Procurement and vendor diligence
- Require AI vendors to provide a security and privacy summary: data flows, training use of customer data, sub-processors, retention, encryption, model/endpoint locations, and incident response.
- Add contract controls: DPA, breach notice, no training on your content by default, model/region transparency, and clear liability caps aligned to risk.
Human review and quality control
- Institute “human-in-the-loop” review for external content, decisions that affect people, and anything compliance-sensitive; create checklists for fact-checking and citations.
- Watermark or label AI-assisted content internally; maintain version history and who approved what.
Model and prompt hygiene
- Centralize approved prompts for repeat tasks; remove customer identifiers and secrets; prefer retrieval over pasting source data.
- Log prompts and outputs for key workflows; sample for accuracy, bias, and leakage each month.
Security integration
- Add AI to existing security policies: password managers, MDM on endpoints, DLP rules blocking uploads of restricted file types, and egress monitoring for prompt-paste patterns.
- Train staff to recognize prompt-injection, data-exfiltration attempts, and malicious file outputs.
Bias, fairness, and safety checks
- For any AI output that impacts people (hiring, lending, support prioritization), define measurable fairness criteria and test on representative samples; keep test records.
- Provide a clear path for users and staff to report harmful or biased outcomes; triage and fix quickly.
Transparency to customers
- Update your privacy policy to explain AI use, categories of data processed, retention, and user choices; link to an “AI Use” page that lists high-impact applications in plain language.
- Offer contact routes for questions, opt-outs where feasible, and a service-level for human review on request.
Training and culture
- Onboard every new hire with a 30-minute AI safety briefing: what not to paste, approved tools, and review standards; refresh quarterly with new risks and examples.
- Reward teams for safe automation ideas; make it easy to request new AI tools through a simple intake form.
Record-keeping and audit
- Maintain a single register of AI use cases, risk ratings, approvals, vendors, DPAs, and DPIAs; review quarterly.
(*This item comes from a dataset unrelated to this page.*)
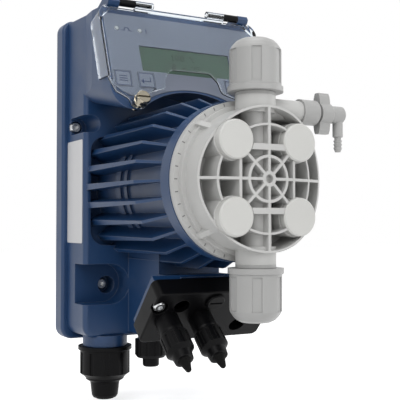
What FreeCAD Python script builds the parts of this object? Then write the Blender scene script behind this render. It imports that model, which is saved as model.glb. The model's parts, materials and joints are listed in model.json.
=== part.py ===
import FreeCAD, Part
import math
import os
import Sketcher
from FreeCAD import Placement, Rotation, Vector

# Wall-mounted solenoid diaphragm metering pump.
# +Z is up, -Y is the front, +X is right as seen from the front.
# The origin is on the wall, level with the axis of the pump head.
# "Depth" is the distance in front of the wall.

doc = FreeCAD.newDocument("metering_pump")
sheet = doc.addObject("Spreadsheet::Sheet", "sizes")
NODES = []


class Size:
    """A dimension: its value, and the sheet expression that gives it."""

    def __init__(self, value, text):
        self.value = float(value)
        self.text = text

    def __add__(self, other):
        other = as_size(other)
        return Size(self.value + other.value, f"({self.text} + {other.text})")

    def __radd__(self, other):
        return as_size(other) + self

    def __sub__(self, other):
        other = as_size(other)
        return Size(self.value - other.value, f"({self.text} - {other.text})")

    def __rsub__(self, other):
        return as_size(other) - self

    def __mul__(self, other):
        other = as_size(other)
        return Size(self.value * other.value, f"({self.text} * {other.text})")

    def __rmul__(self, other):
        return as_size(other) * self

    def __truediv__(self, other):
        other = as_size(other)
        return Size(self.value / other.value, f"({self.text} / {other.text})")

    def __neg__(self):
        return Size(-self.value, f"(-1 * {self.text})")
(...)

- Tag projects that may fall under higher-risk categories (hiring, credit, health) and pre-plan extra controls.
Incident readiness
- Extend your incident response plan to cover AI: hallucinated defamation, data leaks via prompts, unsafe code suggestions, and harmful customer interactions; run a tabletop twice per year.
- Prepare takedown/rollback procedures and messaging templates for rapid correction.
Roadmap for SMEs (90 days)
- Weeks 1–2: Inventory tools and data; ship the 2-page AI policy; enforce SSO and basic vendor DPAs.
- Weeks 3–4: Stand up prompt and output review for external content; deploy DLP rules; publish “AI Use” and privacy updates.
- Weeks 5–8: Run DPIAs on high-risk cases; centralize approved prompts; add audit logging and retention limits.
- Weeks 9–12: Bias/fairness tests for people-impacting use; tabletop incident drill; quarterly register review.
Minimal templates to copy
Policy outline
- Purpose and scope
- Approved tools and prohibited uses
- Data classification and handling rules
- Review and approval thresholds
- Incident reporting and escalation
DPIA one-pager
- Use case and purpose
- Data categories and sources
- Risks (privacy, bias, security) and impact rating
- Mitigations and residual risk
- Owner, approver, review date
Vendor questionnaire (short)
- Data used for training? Default off toggles?
- Storage/retention controls and regions
- Sub-processors and certifications
- Encryption in transit/at rest; key ownership
- Logging/audit access and deletion paths
Adopt the above as “small but strong” controls: brief policies, concrete defaults, and monthly hygiene checks will cover most SME risk while preserving the speed that makes AI valuable.